3.1 Wire format (JSON body sent to Bus)

{
  "from_actor": "<actor_id>",
  "to_actor":   "<actor_id | broadcast>",
  "topic":      "<topic_string>",
  "payload":    { /* arbitrary JSON object */ },
  "reply_to":   "<seq_number | null>",
  "idempotency_key": "<uuid | null>"
}
Field Type Required Description
from_actor string yes Sending agent's registered actor ID (e.g. GO, HO:h1, PO:paperclip)
to_actor string yes Recipient actor ID, or broadcast for all subscribers
topic string yes Dot-separated topic path (e.g. task.assigned, alert.fired, agent.spawned)
payload object yes Message body. Schema varies by topic (see Section 5)
reply_to integer no seq of the message this is a reply to; null for new threads
idempotency_key uuid no Client-supplied dedup key; Bus discards duplicate (from_actor, idempotency_key) pairs

3.2 Stored event format (as returned by bus_poll)

{
  "seq":        42,
  "from_actor": "GO",
  "to_actor":   "HO:h1",
  "topic":      "task.assigned",
  "payload":    { "ticket_id": "abc-123", "priority": 2 },
  "reply_to":   null,
  "created_at": "2026-03-30T09:15:00.123Z"
}

The seq field is the canonical message identifier and ordering key.


4. Delivery Semantics

4.1 At-least-once delivery

The Bus persists every accepted message as an immutable row in events before returning HTTP 200. Messages are never silently dropped. Agents must be idempotent: the same message MAY be delivered more than once if an agent crashes after processing but before advancing its cursor.

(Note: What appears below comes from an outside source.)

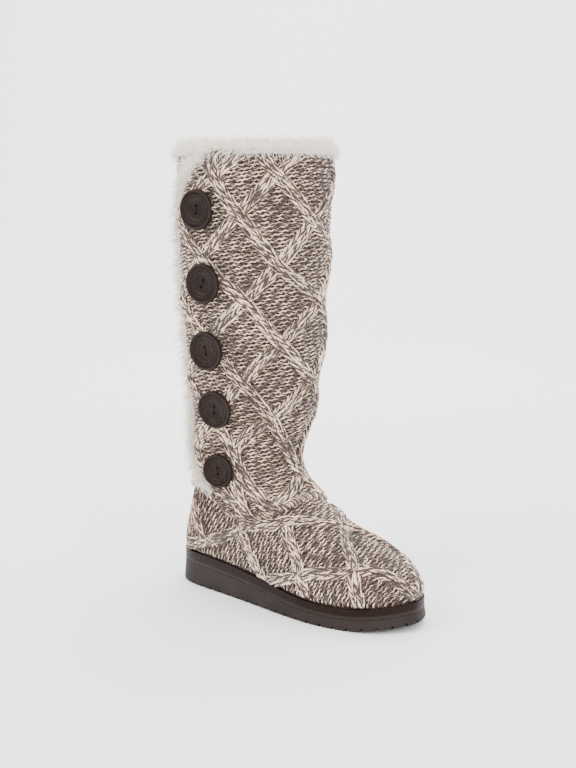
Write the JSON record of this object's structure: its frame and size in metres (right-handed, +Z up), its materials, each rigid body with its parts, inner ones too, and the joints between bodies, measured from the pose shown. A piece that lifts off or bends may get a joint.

Use idempotency_key in the payload to detect and suppress duplicates at the application level.

4.2 Ordering guarantee

Messages are ordered by seq (monotonically increasing integer, assigned by the Bus at insert time). Within a single from_actor, messages are delivered in send order. Cross-actor ordering is not guaranteed beyond wall-clock proximity.

4.3 Cursor-based polling

Each agent maintains a cursor — the seq of the last successfully processed message.

bus_poll(actor="HO:h1", cursor=41)
  → returns messages with seq > 41
  → agent processes each in seq order
  → agent calls bus_ack(actor="HO:h1", seq=45)
  → next poll uses cursor=45

On reconnect, agents pass their last known cursor to receive any messages missed during downtime. Cursor is stored by the Bus per actor; agents need not persist it locally.

4.4 No TTL / no expiry

Messages do not expire. An agent that was offline for hours will receive all missed messages on its next poll. Old messages are never deleted by the Bus automatically (archival is a separate ops concern).


5. Standard Topics

Topic Direction Description
task.assigned GO → any New ticket/task handed to an agent
task.completed any → GO Agent reports task done
task.failed any → GO Agent reports unrecoverable failure
task.progress any → GO Incremental progress update (optional)
agent.spawned GO → GO Confirmation that a subagent was started
agent.terminated any → GO Agent clean exit notification
alert.fired Bus/Governor → GO An alert has been triggered
alert.resolved Bus/Governor → GO An alert has been cleared
heartbeat any → Bus Presence keepalive (actors must send every 60 s)
message.direct any → any Free-form inter-agent message
broadcast.all GO → broadcast Urgent system-wide notification

New topics are registered in /opt/struxio/bus/src/store/schema/topics.yaml. Undocumented topics are accepted by the Bus but will trigger a topic.unknown warning event.


6. Retry Protocol

6.1 Sender retries (transient Bus errors)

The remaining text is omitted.